Buscher left USC after a two-year tenure with the Gamecocks, finishing with two straight College World Series trips (2002 and 2003) after transferring to USC from Central Florida Community College (now College of Central Florida). A tremendous hitter, Buscher earned All-American honors as a senior when he batted .393, still the highest average by any Gamecock over the past 13 seasons.
He was snapped up by San Francisco in the third round of the 2003 draft and headed off to start his career, still 15 hours short of his degree. He, like many other athletes who go on to professional careers, always intended to come back and finish.
Professional careers can last for a while. Family becomes a consideration. Life after sports also factors in, and many of those good intentions never pan out.
Buscher had spent seven years in pro baseball and the final two and a half at the highest level, helping the Minnesota Twins win the division pennant and advance to the 2009 playoffs. The next year saw a release from the majors and 47 games of minor-league ball, and then there was the call of family -- Buscher and his wife, Sarah, have an infant daughter.
The pull of finishing what he started was still strong. Once Buscher got settled back into civilian life, he re-enrolled at USC and began finishing his course load.
"It was tough," Buscher admitted. "I got a little baby now, she's 13 months. My wife's working part-time. During naps and early in the morning, I would try to get my studying done.
"It's a tough job to balance out, but it's just something we had to get done."
Coach Ray Tanner helped Buscher out with a job, asking him to work with the Gamecocks' corner infielders and be the bench coach during games. During the fall semester, Buscher took 12 hours of academics as well as working with the baseball team, then enrolled in his last class this spring while the season began.
He got the notice that he had passed and his degree was almost in hand. He, Brady Thomas (nursing), Alex Burrell (computer science) and Jose Mata (sociology) are with the Gamecocks this weekend as they play the Rebels, but all are recognized as part of USC's latest commencement exercises, where the university will award 4,866 degrees for just its Columbia campus.
"It was something I always wanted to do," Buscher said. "My dad got his degree from Jacksonville University, and I was next in line in our family. It's something special to say you got done."
Tanner agreed, recalling his own days as a student -- the coach holds a bachelor's and a master's from NC State.

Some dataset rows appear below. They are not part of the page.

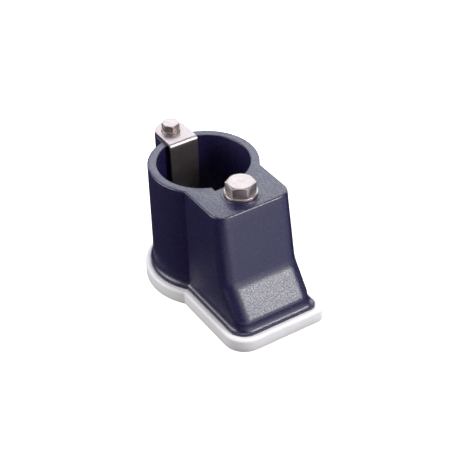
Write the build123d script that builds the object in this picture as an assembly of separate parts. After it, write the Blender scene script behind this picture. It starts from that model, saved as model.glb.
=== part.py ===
"""Stanchion base: a black moulded socket on a white base pad.

The stanchion tube stands in the round socket. A strap bolted to the rear lobe backs the tube,
and a wedge in the front block is drawn up by the large bolt and presses the tube on the strap.

Frame: origin on the socket axis at the underside of the pad, +Z up, +X towards the front block.
All sizes are in millimetres.
"""

from build123d import *
import math
import os

# Heights above the deck
pad_thickness = 9.0
rim_height = 80.3
seat_top = 26.0
floor_top = 16.0

# Socket and the tube that stands in it
socket_radius = 28.0
ring_radius = 33.5
seat_radius = 24.3
seat_centre_x = 2.4
cut_reach = 10.0

# Front block: vertical sides, leaning front, ramp down to a toe
block_half_width = 25.8
block_top_x = 56.5
block_bend_x = 64.0
block_bend_z = 35.5
toe_x = 77.4
toe_z = 17.5
bend_radius = 14.0
toe_radius = 5.0
block_corner_radius = 8.5
tight_corner_radius = 5.0

# Rear lobe that carries the strap
lobe_x = -38.0
lobe_radius = 10.0

# Foot flange, flared out of the walls by a cove
flange_reach = 2.2
flange_thickness = 2.0
cove_height = 5.0
cove_steps = 5
pad_margin = 3.1
pad_edge_radius = 2.0
rim_edge_radius = 1.0
bore_edge_chamfer = 0.6

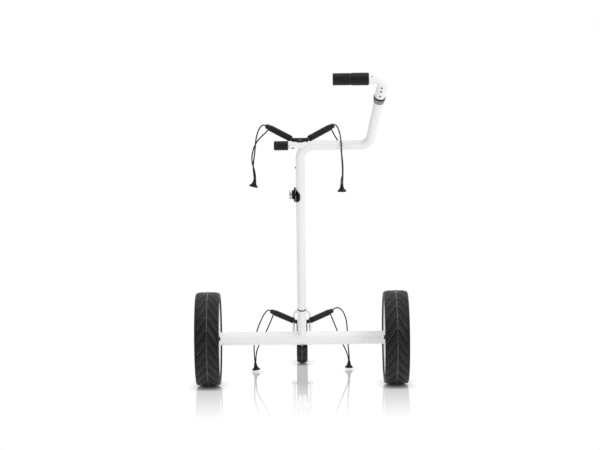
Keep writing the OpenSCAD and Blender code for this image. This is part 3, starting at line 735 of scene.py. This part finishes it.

"I remember many, many years ago when I finally got to that point," Tanner said. "It was a great day. I'm so proud of those guys.
"Here's a young man that played junior-college baseball, he came here, he got drafted pretty high, he played in the College World Series, he played two years in the big leagues, he came back and finished his degree. Hopefully, he'll have a career in coaching. That's special."
Buscher plans to pursue coaching, as his specific major was children's psychology, which helped him when conducting baseball camps and being around young people. It also might have helped understand the zaniness of USC's current team -- studying the Gamecocks this season could give Sigmund Freud another career.
He won't get to walk this weekend, but will be spending his time trying to teach some batters how to earn walks. Buscher earned his.
"I got to get my degree done and do some coaching at the best program in the country," he said. "I can't complain about that."
NOTE: Richard Royal (mechanical engineering) and David de la Chappelle (political science) were part of the Gamecocks' fall roster this year and will also graduate this weekend.